The Hellgate Season has drawn to a close. I am left without pupillage, along with many of the great and the good who deserve one more than myself. Given my own blundering steps through the event horizon to the World Beyond, I thought I would post my own musings on the subject, so that others may laugh, cry, or perhaps find something useful from my own foray into the labyrinthine process. I have posted here a few choice words on my experiences, and what I have learnt from the whole debacle. I shall split this post into several pieces, as I fear it will once again become longer than your patience.
Part 1: The Battle of Application Hill
1) Choosing the Chambers of Dreams
Do not, as I did, underestimate the horrors of the Hellgate application. Unaware of the gargantuan effort involved, I decided to set aside a few days of my Easter vacation to tackle the beasts that came through the Gate.
How naïve I was.
The battle drained my entire vacation before I was even close to satisfied with my applications, leaving my university work out in the cold. 12 chambers need to be distilled from a gargantuan list. This alone took me some considerable time. I resorted to making myself a list of key things which I looked for so that I might more quickly sort the wheat from the chaff (in terms of personal choice). On top of that was to whittle the list down to reflect my own level of ability, compared to current tenants. In short, kind readers, this process took much longer than I had ever anticipated.
As an MA student with much on my plate, I am sure you will appreciate the consternation this caused. Therefore, if any budding 3rd years or pre-BVC students read these words before attempting their first foray into battle, be warned; it takes a bloody long time even to get this far. Research thoroughly. Extremely so. Check chambers and partners. Search for them in the news. Examine the whole website with excruciating detail. Do not, on any account, scrimp on this portion. Even having spent many hours on this, I still subsequently made a few choice mistakes that I only discovered later. One I must admit was in my favour, and did me no harm for I made it to interview. The others however were less forgiving. You must demonstrate you knowledge in your Hellgate applications; and not necessarily overtly. Tailor your application to the qualities that are looked for, when Chambers are kind enough to post them.
2) Scribing you applications
Do not, as I did, underestimate the herculean effort this requires. Whilst a few key questions will remain largely untouched from chambers to chambers, a great many will not. This means that you must create unique answers, tailored to each Chamber of Dreams.
To illustrate; a peer of mine, with good academic qualities and similar extra-curricular activities hurried her applications having underestimated the time involved. Knocking out the bulk in just a day, she sent of her applications. She did not receive any interview invites.

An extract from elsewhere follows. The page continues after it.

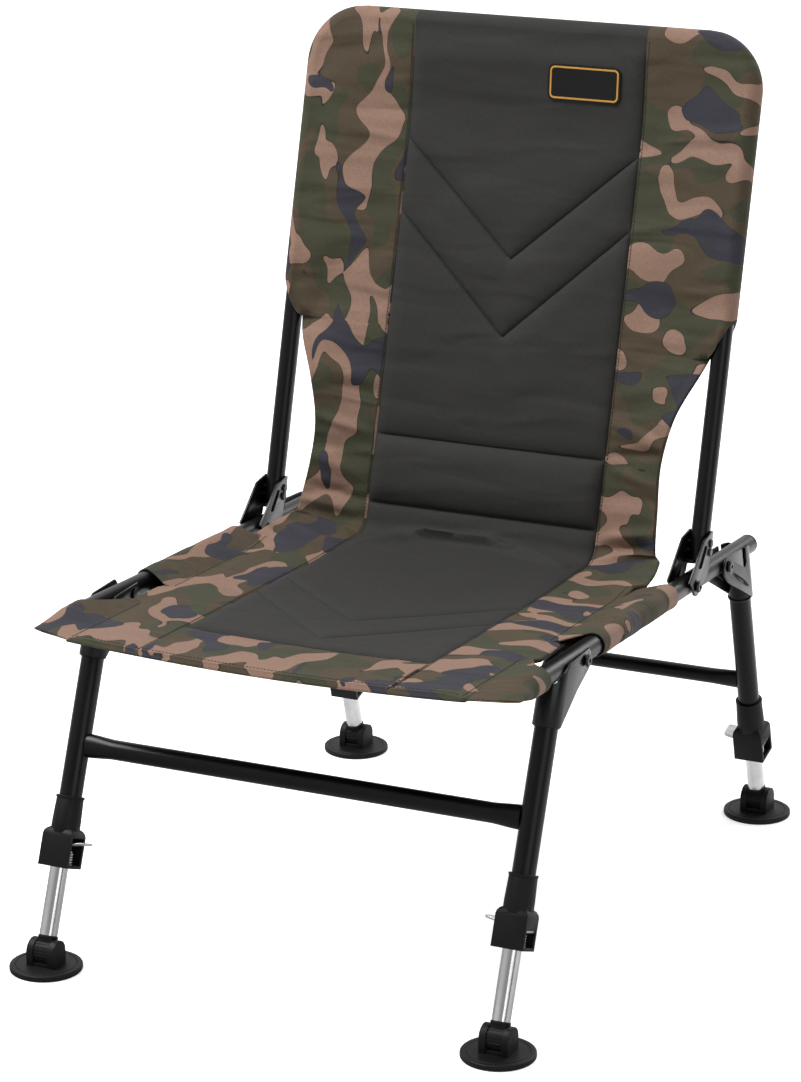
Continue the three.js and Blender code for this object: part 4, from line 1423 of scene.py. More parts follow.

I often felt like Sisyphus, toiling away to no avail day after day. I was however rewarded for my efforts in at least getting to interview... even if unsuccessfully. Here to illustrate, is a cat.
There are plenty of places offering sage advice on this topic. Check out the wise words over at Simon Myerson’s excellent blog. Read the TargetLaw information. Pick up a copy of The Path to Pupillage. Speak to your careers advisors. Do not underestimate the help that can be gleaned from these sources; they probably are the reason I even got a foot in the interview door. You need not go it alone; many will be available to help you, and I urge you not to neglect them. My applications were saved from the instant trip to the shredder by just having them checked for errors after I had stopped being able to read them properly myself.
3) Fighting the Hydra of Submissions
I urge any readers who have yet to face their first battle to learn for the war worn; start early. Very early. Start now. Go on, stop reading this and go and do something useful for once! Hellgate WILL break. It will leave you wounded, stranded, and screaming with frustration. On occasion it would have been faster to etch my applications in my own blood and send it by carrier snail. So my advice, kind readers, is to begin as early as you can. Do not think you can be submitting up to the deadline, for you cannot. The goalposts will not only move, they will get up and run the fuck away, before entrenching themselves in a bunker and grabbing the M60. Suddenly your plastic sword of last minute preparation will look at lot less useful. I learnt the hard way. Do not make the same mistakes that I did.